▸ **What is required**
Make an exact copy of the lines below.

Scripts that build objects:
........
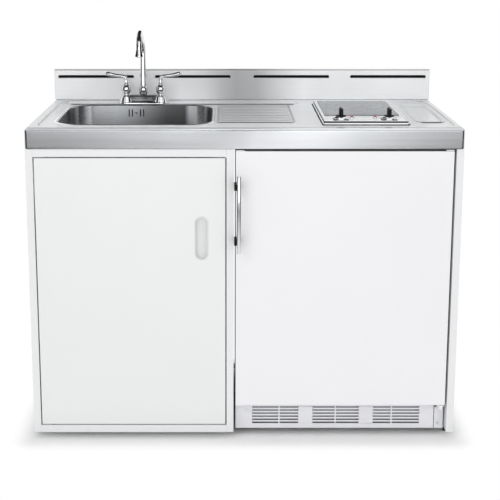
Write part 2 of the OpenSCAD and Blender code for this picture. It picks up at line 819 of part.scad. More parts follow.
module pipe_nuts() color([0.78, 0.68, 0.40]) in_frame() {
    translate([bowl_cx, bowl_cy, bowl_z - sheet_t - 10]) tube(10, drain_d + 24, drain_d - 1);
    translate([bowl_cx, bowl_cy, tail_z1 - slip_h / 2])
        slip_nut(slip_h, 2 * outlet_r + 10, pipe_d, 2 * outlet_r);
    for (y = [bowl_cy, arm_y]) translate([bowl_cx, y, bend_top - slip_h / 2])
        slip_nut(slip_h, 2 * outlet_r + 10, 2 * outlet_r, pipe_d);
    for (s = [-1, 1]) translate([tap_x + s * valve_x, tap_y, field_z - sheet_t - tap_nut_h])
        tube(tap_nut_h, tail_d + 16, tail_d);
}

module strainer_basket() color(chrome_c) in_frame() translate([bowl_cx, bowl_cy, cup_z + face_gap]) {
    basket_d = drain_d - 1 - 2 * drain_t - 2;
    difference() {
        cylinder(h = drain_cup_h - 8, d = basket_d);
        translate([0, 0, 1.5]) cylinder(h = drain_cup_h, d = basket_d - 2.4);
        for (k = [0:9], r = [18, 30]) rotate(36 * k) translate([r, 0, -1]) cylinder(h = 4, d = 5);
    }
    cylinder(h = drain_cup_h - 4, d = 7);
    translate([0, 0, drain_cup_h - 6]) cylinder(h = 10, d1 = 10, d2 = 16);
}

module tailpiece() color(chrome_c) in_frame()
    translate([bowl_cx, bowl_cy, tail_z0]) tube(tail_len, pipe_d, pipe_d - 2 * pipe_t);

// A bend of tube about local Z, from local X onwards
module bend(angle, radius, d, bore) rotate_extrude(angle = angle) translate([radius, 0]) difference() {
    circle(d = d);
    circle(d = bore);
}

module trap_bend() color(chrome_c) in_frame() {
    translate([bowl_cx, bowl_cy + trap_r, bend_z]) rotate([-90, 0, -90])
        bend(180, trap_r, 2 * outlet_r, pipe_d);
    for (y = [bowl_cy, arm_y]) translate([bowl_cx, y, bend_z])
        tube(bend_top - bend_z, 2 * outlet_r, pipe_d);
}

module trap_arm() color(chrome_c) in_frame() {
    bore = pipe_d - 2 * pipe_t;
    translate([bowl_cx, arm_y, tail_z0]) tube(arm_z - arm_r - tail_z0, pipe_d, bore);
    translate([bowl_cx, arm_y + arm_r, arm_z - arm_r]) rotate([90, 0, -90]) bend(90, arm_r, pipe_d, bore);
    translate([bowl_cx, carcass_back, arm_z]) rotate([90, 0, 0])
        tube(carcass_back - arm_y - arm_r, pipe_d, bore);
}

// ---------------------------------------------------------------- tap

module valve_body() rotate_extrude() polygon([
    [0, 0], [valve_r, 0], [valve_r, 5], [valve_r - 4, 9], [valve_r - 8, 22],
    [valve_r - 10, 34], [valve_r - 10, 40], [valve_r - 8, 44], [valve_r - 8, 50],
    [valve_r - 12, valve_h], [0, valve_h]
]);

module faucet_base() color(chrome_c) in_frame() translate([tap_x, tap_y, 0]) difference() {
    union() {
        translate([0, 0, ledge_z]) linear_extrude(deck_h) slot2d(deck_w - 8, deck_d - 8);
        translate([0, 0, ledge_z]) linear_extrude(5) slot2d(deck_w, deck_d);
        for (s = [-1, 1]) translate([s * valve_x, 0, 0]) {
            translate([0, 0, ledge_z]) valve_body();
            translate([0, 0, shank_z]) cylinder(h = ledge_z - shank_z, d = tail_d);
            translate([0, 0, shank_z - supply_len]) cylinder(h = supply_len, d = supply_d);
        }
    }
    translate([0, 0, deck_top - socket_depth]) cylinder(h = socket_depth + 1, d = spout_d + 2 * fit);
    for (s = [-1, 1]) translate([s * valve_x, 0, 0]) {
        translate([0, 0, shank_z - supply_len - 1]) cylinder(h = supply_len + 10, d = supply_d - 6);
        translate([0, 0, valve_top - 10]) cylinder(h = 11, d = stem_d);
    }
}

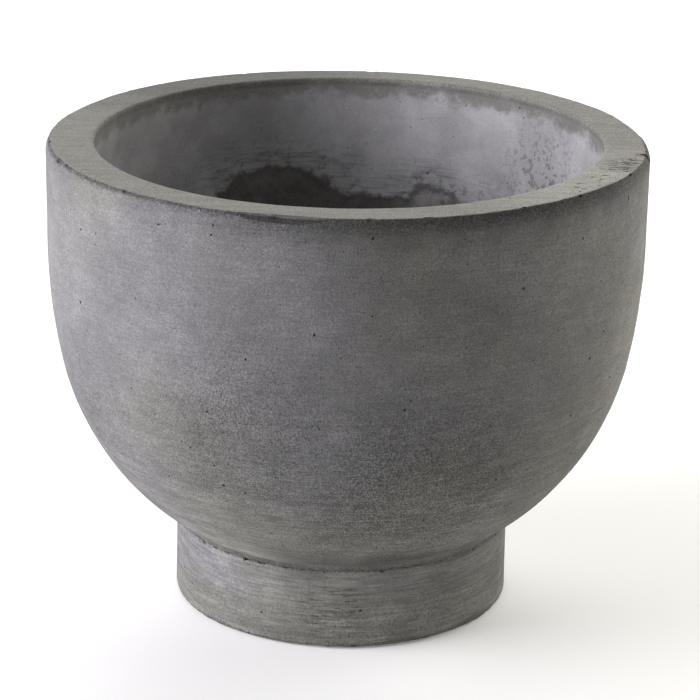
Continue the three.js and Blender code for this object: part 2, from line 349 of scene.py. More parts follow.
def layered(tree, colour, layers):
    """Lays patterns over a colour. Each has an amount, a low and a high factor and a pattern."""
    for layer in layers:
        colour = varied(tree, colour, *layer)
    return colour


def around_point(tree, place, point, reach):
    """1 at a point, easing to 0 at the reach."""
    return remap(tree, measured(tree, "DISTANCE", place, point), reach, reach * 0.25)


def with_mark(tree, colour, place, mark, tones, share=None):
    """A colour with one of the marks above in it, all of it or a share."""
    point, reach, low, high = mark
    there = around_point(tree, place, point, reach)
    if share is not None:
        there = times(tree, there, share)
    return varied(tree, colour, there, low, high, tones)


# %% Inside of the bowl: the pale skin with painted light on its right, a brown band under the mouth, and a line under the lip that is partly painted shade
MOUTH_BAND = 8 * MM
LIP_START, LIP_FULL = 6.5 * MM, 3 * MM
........
▸ **Task output**
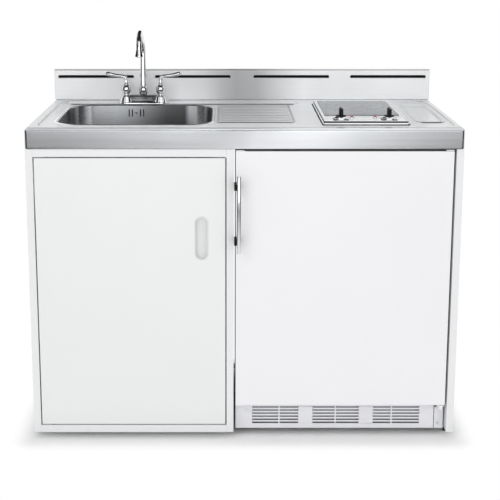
Write part 2 of the OpenSCAD and Blender code for this picture. It picks up at line 819 of part.scad. More parts follow.
module pipe_nuts() color([0.78, 0.68, 0.40]) in_frame() {
    translate([bowl_cx, bowl_cy, bowl_z - sheet_t - 10]) tube(10, drain_d + 24, drain_d - 1);
    translate([bowl_cx, bowl_cy, tail_z1 - slip_h / 2])
        slip_nut(slip_h, 2 * outlet_r + 10, pipe_d, 2 * outlet_r);
    for (y = [bowl_cy, arm_y]) translate([bowl_cx, y, bend_top - slip_h / 2])
        slip_nut(slip_h, 2 * outlet_r + 10, 2 * outlet_r, pipe_d);
    for (s = [-1, 1]) translate([tap_x + s * valve_x, tap_y, field_z - sheet_t - tap_nut_h])
        tube(tap_nut_h, tail_d + 16, tail_d);
}

module strainer_basket() color(chrome_c) in_frame() translate([bowl_cx, bowl_cy, cup_z + face_gap]) {
    basket_d = drain_d - 1 - 2 * drain_t - 2;
    difference() {
        cylinder(h = drain_cup_h - 8, d = basket_d);
        translate([0, 0, 1.5]) cylinder(h = drain_cup_h, d = basket_d - 2.4);
        for (k = [0:9], r = [18, 30]) rotate(36 * k) translate([r, 0, -1]) cylinder(h = 4, d = 5);
    }
    cylinder(h = drain_cup_h - 4, d = 7);
    translate([0, 0, drain_cup_h - 6]) cylinder(h = 10, d1 = 10, d2 = 16);
}

module tailpiece() color(chrome_c) in_frame()
    translate([bowl_cx, bowl_cy, tail_z0]) tube(tail_len, pipe_d, pipe_d - 2 * pipe_t);

// A bend of tube about local Z, from local X onwards
module bend(angle, radius, d, bore) rotate_extrude(angle = angle) translate([radius, 0]) difference() {
    circle(d = d);
    circle(d = bore);
}

module trap_bend() color(chrome_c) in_frame() {
    translate([bowl_cx, bowl_cy + trap_r, bend_z]) rotate([-90, 0, -90])
        bend(180, trap_r, 2 * outlet_r, pipe_d);
    for (y = [bowl_cy, arm_y]) translate([bowl_cx, y, bend_z])
        tube(bend_top - bend_z, 2 * outlet_r, pipe_d);
}

module trap_arm() color(chrome_c) in_frame() {
    bore = pipe_d - 2 * pipe_t;
    translate([bowl_cx, arm_y, tail_z0]) tube(arm_z - arm_r - tail_z0, pipe_d, bore);
    translate([bowl_cx, arm_y + arm_r, arm_z - arm_r]) rotate([90, 0, -90]) bend(90, arm_r, pipe_d, bore);
    translate([bowl_cx, carcass_back, arm_z]) rotate([90, 0, 0])
        tube(carcass_back - arm_y - arm_r, pipe_d, bore);
}

// ---------------------------------------------------------------- tap

module valve_body() rotate_extrude() polygon([
    [0, 0], [valve_r, 0], [valve_r, 5], [valve_r - 4, 9], [valve_r - 8, 22],
    [valve_r - 10, 34], [valve_r - 10, 40], [valve_r - 8, 44], [valve_r - 8, 50],
    [valve_r - 12, valve_h], [0, valve_h]
]);

module faucet_base() color(chrome_c) in_frame() translate([tap_x, tap_y, 0]) difference() {
    union() {
        translate([0, 0, ledge_z]) linear_extrude(deck_h) slot2d(deck_w - 8, deck_d - 8);
        translate([0, 0, ledge_z]) linear_extrude(5) slot2d(deck_w, deck_d);
        for (s = [-1, 1]) translate([s * valve_x, 0, 0]) {
            translate([0, 0, ledge_z]) valve_body();
            translate([0, 0, shank_z]) cylinder(h = ledge_z - shank_z, d = tail_d);
            translate([0, 0, shank_z - supply_len]) cylinder(h = supply_len, d = supply_d);
        }
    }
    translate([0, 0, deck_top - socket_depth]) cylinder(h = socket_depth + 1, d = spout_d + 2 * fit);
    for (s = [-1, 1]) translate([s * valve_x, 0, 0]) {
        translate([0, 0, shank_z - supply_len - 1]) cylinder(h = supply_len + 10, d = supply_d - 6);
        translate([0, 0, valve_top - 10]) cylinder(h = 11, d = stem_d);
    }
}

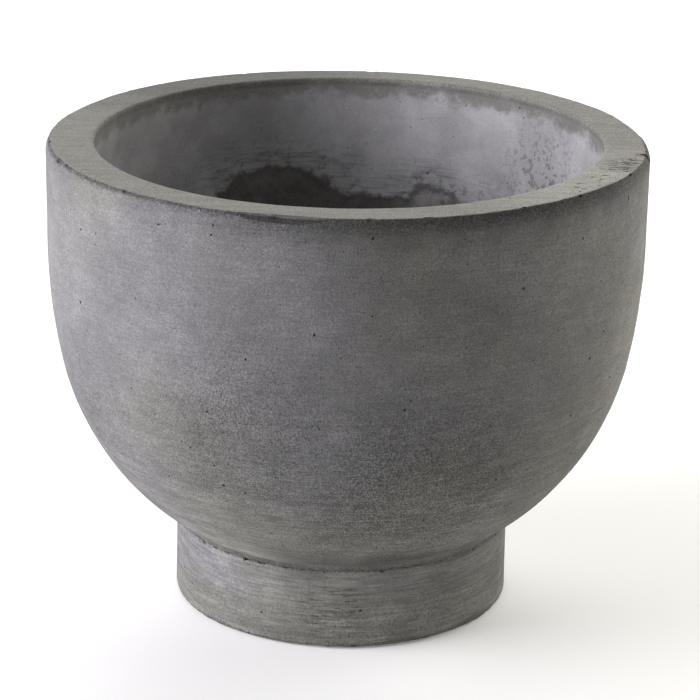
Continue the three.js and Blender code for this object: part 2, from line 349 of scene.py. More parts follow.
def layered(tree, colour, layers):
    """Lays patterns over a colour. Each has an amount, a low and a high factor and a pattern."""
    for layer in layers:
        colour = varied(tree, colour, *layer)
    return colour


def around_point(tree, place, point, reach):
    """1 at a point, easing to 0 at the reach."""
    return remap(tree, measured(tree, "DISTANCE", place, point), reach, reach * 0.25)


def with_mark(tree, colour, place, mark, tones, share=None):
    """A colour with one of the marks above in it, all of it or a share."""
    point, reach, low, high = mark
    there = around_point(tree, place, point, reach)
    if share is not None:
        there = times(tree, there, share)
    return varied(tree, colour, there, low, high, tones)


# %% Inside of the bowl: the pale skin with painted light on its right, a brown band under the mouth, and a line under the lip that is partly painted shade
MOUTH_BAND = 8 * MM
LIP_START, LIP_FULL = 6.5 * MM, 3 * MM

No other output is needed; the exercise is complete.